For inference, we want a different model than for training. Encoding and decoding should now be separated into two different models. Luckily the functional API allows us to reuse the layers defined for another model and retain their trained weights:


In [13]:
# Define encoder model
encoder_model = Model(encoder_inputs, encoder_states)

In [14]:
# Define decoder model

# Inputs from the encoder
decoder_state_input_h = Input(shape=(latent_dim,))
decoder_state_input_c = Input(shape=(latent_dim,))

# Create a combined memory to input into the decoder
decoder_states_inputs = [decoder_state_input_h, decoder_state_input_c]

# Decoder
decoder_outputs, state_h, state_c = decoder_lstm(
    decoder_inputs, initial_state=decoder_states_inputs)
decoder_states = [state_h, state_c]

# Predict next char
decoder_outputs = decoder_dense(decoder_outputs)

# The model takes in the encoder memory plus it's own memory as an input and spits out 
# a prediction plus its own memory to be used for the next char
decoder_model = Model(
    [decoder_inputs] + decoder_states_inputs,
    [decoder_outputs] + decoder_states)

Translating

We can now start to use our model. First we create an index which maps tokens to characters again.


In [22]:
# Reverse-lookup token index to decode sequences back to
# something readable.
reverse_input_char_index = {i: char for char, i in input_token_index.items()}
reverse_target_char_index = {i: char for char, i in target_token_index.items()}

When we translate a phrase, we now first encode the input. We then loop, feeding the decoder states back into the decoder until we receive a STOP (in our case we use the tab character to signal STOP).


In [16]:
def decode_sequence(input_seq):
    # Encode the input as state vectors.
    states_value = encoder_model.predict(input_seq)

    # Generate empty target sequence of length 1.
    target_seq = np.zeros((1, 1, num_decoder_tokens))
    # Populate the first character of target sequence with the start character.
    target_seq[0, 0, target_token_index['\t']] = 1.

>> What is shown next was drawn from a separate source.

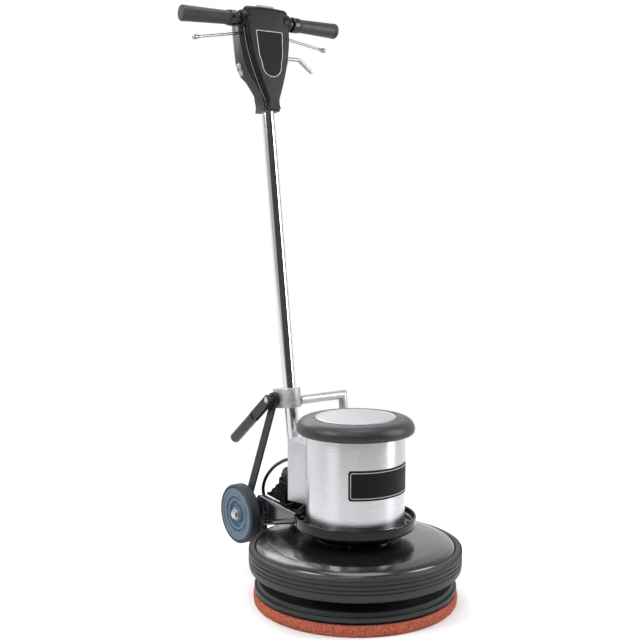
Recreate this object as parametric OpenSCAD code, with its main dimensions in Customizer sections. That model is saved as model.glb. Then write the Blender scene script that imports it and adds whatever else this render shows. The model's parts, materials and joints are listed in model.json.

    # Sampling loop for a batch of sequences
    # (to simplify, here we assume a batch of size 1).
    stop_condition = False
    decoded_sentence = ''
    
    # Loop untill we recieve a stop sign
    while not stop_condition:
        # Get output and internal states of the decoder 
        output_tokens, h, c = decoder_model.predict(
            [target_seq] + states_value)

        # Get the predicted token (the token with the highest score)
        sampled_token_index = np.argmax(output_tokens[0, -1, :])
        # Get the character belonging to the token
        sampled_char = reverse_target_char_index[sampled_token_index]
        # Append char to output
        decoded_sentence += sampled_char

        # Exit condition: either hit max length
        # or find stop character.
        if (sampled_char == '\n' or
           len(decoded_sentence) > max_decoder_seq_length):
            stop_condition = True

        # Update the target sequence (of length 1).
        target_seq = np.zeros((1, 1, num_decoder_tokens))
        target_seq[0, 0, sampled_token_index] = 1.

        # Update states
        states_value = [h, c]

    return decoded_sentence

Now we can translate English to French! At least for some phrases it works quite well. Given that we did not supply our model with any rules about French words or grammar this is quite impressive. Translation systems like Googles of course use much bigger datasets and models, but in principle it is the same.


In [91]:
my_text = 'Cheers!'
placeholder = np.zeros((1,len(my_text)+10,num_encoder_tokens))

In [92]:
for i, char in enumerate(my_text):
    print(i,char, input_token_index[char])
    placeholder[0,i,input_token_index[char]] = 1


0 C 21
1 h 51
2 e 48
3 e 48
4 r 61
5 s 62
6 ! 1

In [93]:
decode_sequence(placeholder)


Out[93]:
'Santé !\n'

Summary

In this chapter you have learned the basics of Seq2Seq models and the functional API. You have built a sophisticated model that can translate English phrases to French. The concepts you learned in this chapter can be extended to for example text summarization.